2. Providers

A Terraform Provider is a plugin which will communicate with a service API for resource configuration. For example, in order to configure Azure resources Terraform uses the azurerm provider. Providers are usually written by the organization that provides the product being configured, though that is not always the case. For example, the BIG-IP is provided by F5, but the Azure provider is provided directly by Hashicorp (the same company that created Terraform). Terraform providers are downloaded and installed during the terraform init stage of the workflow.

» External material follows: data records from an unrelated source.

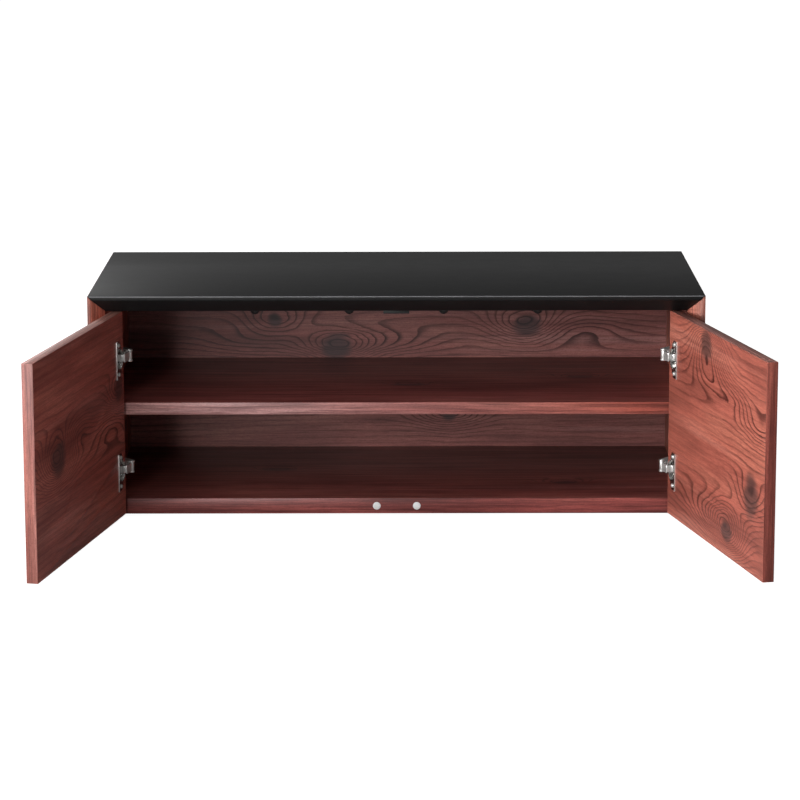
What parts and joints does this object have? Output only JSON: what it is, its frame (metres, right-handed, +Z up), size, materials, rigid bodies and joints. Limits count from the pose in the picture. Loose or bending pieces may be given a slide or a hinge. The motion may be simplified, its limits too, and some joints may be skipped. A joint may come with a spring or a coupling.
{
  "type": "media cabinet",
  "caption": "Low wooden media cabinet with a bevelled frame, a black top, a fixed shelf and paired doors on concealed hinges.",
  "frame": {"origin": "on the floor under the middle of the cabinet body", "axes": "+Z up, +Y towards the rear, +X towards the right door; the doors stand open at rest"},
  "size_m": [1.1273, 0.9049, 0.375],
  "materials": {
    "black_top": "satin black lacquer over board",
    "cedar": "knotty red-brown cedar or pine under satin lacquer, grain along the length",
    "beech": "plain beech and plywood, glued",
    "steel": "zinc-plated steel",
    "black_metal": "black powder coat",
    "black_plastic": "moulded black plastic",
    "white_rubber": "soft white bumper",
    "nickel": "nickel-plated pressed steel"
  },
  "bodies": {
    "cabinet": {"top_panel": "black_top", "side_panel_left": "cedar", "side_panel_right": "cedar", "bottom_panel": "cedar", "back_panel": "cedar", "shelf": "cedar", "mitre_splines": "beech", "panel_dowels": "beech", "cam_bolts": "steel", "cam_locks": "steel", "floor_glides": "black_plastic", "stiffener_bar": "black_metal", "domed_screws": "black_metal", "door_stop": "black_plastic", "door_bumpers": "white_rubber", "mounting_plates_left": "nickel", "mounting_plates_right": "nickel", "hinge_arms_left": "nickel", "hinge_arms_right": "nickel", "arm_pins_left": "steel", "arm_pins_right": "steel", "plate_screws": "nickel", "clamp_screws": "nickel"},
    "left_links": {"outer_links_left": "nickel"},
    "right_links": {"outer_links_right": "nickel"},
    "left_door": {"door_left": "cedar", "hinge_cups_left": "nickel", "cup_pins_left": "steel", "cup_screws_left": "nickel"},
    "right_door": {"door_right": "cedar", "hinge_cups_right": "nickel", "cup_pins_right": "steel", "cup_screws_right": "nickel"}
  },
  "joints": [
    {"name": "left_link_pivot", "type": "hinge", "parent": "cabinet", "child": "left_links", "pos_m": [-0.43678, -0.19101, 0.1775], "axis": [0, 0, 1], "range_deg": [-27.55, 0.97]},
    {"name": "left_door_pivot", "type": "hinge", "parent": "left_links", "child": "left_door", "pos_m": [-0.45268, -0.21507, 0.1775], "axis": [0, 0, 1], "range_deg": [-4.45, 129.03]},
    {"name": "right_link_pivot", "type": "hinge", "parent": "cabinet", "child": "right_links", "pos_m": [0.43678, -0.19101, 0.1775], "axis": [0, 0, 1], "range_deg": [-0.48, 28.04]},
    {"name": "right_door_pivot", "type": "hinge", "parent": "right_links", "child": "right_door", "pos_m": [0.45248, -0.21521, 0.1775], "axis": [0, 0, 1], "range_deg": [-131.31, 2.16]}
  ],
  "couplings": [
    {"joint": "left_link_pivot", "follows": "left_door_pivot", "ratio": -0.21335},
    {"joint": "right_link_pivot", "follows": "right_door_pivot", "ratio": -0.21335}
  ]
}
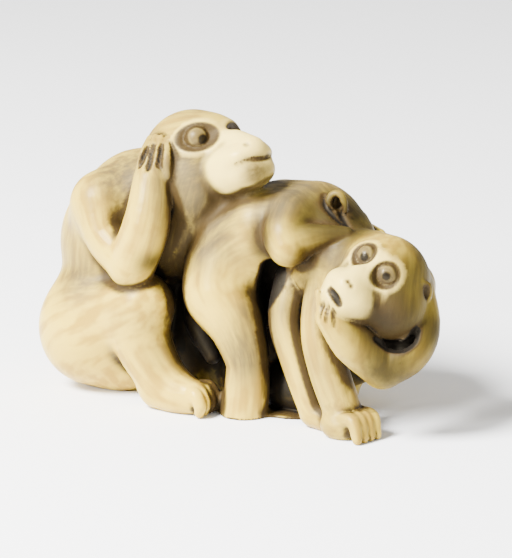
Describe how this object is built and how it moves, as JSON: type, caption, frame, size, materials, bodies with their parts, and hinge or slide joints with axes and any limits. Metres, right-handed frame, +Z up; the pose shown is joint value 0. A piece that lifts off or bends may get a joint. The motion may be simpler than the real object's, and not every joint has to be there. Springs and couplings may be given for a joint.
{
  "type": "netsuke",
  "caption": "Ivory netsuke carved as one piece: monkeys in a row that hear, see and speak no evil, with a cord channel in the back of the first.",
  "frame": {"origin": "centre of the bounding box, in the plane the carving stands on", "axes": "+X along the row of monkeys, from the one that covers its ears to the one that covers its mouth; -Y the front they show; +Z up"},
  "size_m": [0.0494, 0.0239, 0.0323],
  "materials": {
    "ivory": "hand-polished ivory with brown stain in the hollows"
  },
  "bodies": {
    "root": {"three_monkeys": "ivory"}
  },
  "joints": []
}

There are two sections of a provider. The first section declares that a provider is required, and the second section is the provider configuration.

  1. Declaration

    The ‘terraform’ block is not limited on only one Provider; more can be defined depending on what your Terraform Run requires. Here are a few example Provider configurations:

    terraform {
      required_providers {
        azurerm = { version = "3.14.0" }
      }
    }
    
  2. Configuration

Azure

Note

Along with identifying and downloading the Provider, terraform init will also upgrade the provider if a newer one is available and the specific version isn’t specified in the provider declaration. The example above defines the specific version of the provider to be used, and newer versions will be ignored. A version statement ‘version ~> “3.14.0”, may be used to specify an upgrade whenever a new version is available. If the newer version includes changes to the options/arguments in any of the resources, a refactor of the configuration may be required to suit the newer version, so it is best practice to restrict the provider to a specific version to control the upgrade.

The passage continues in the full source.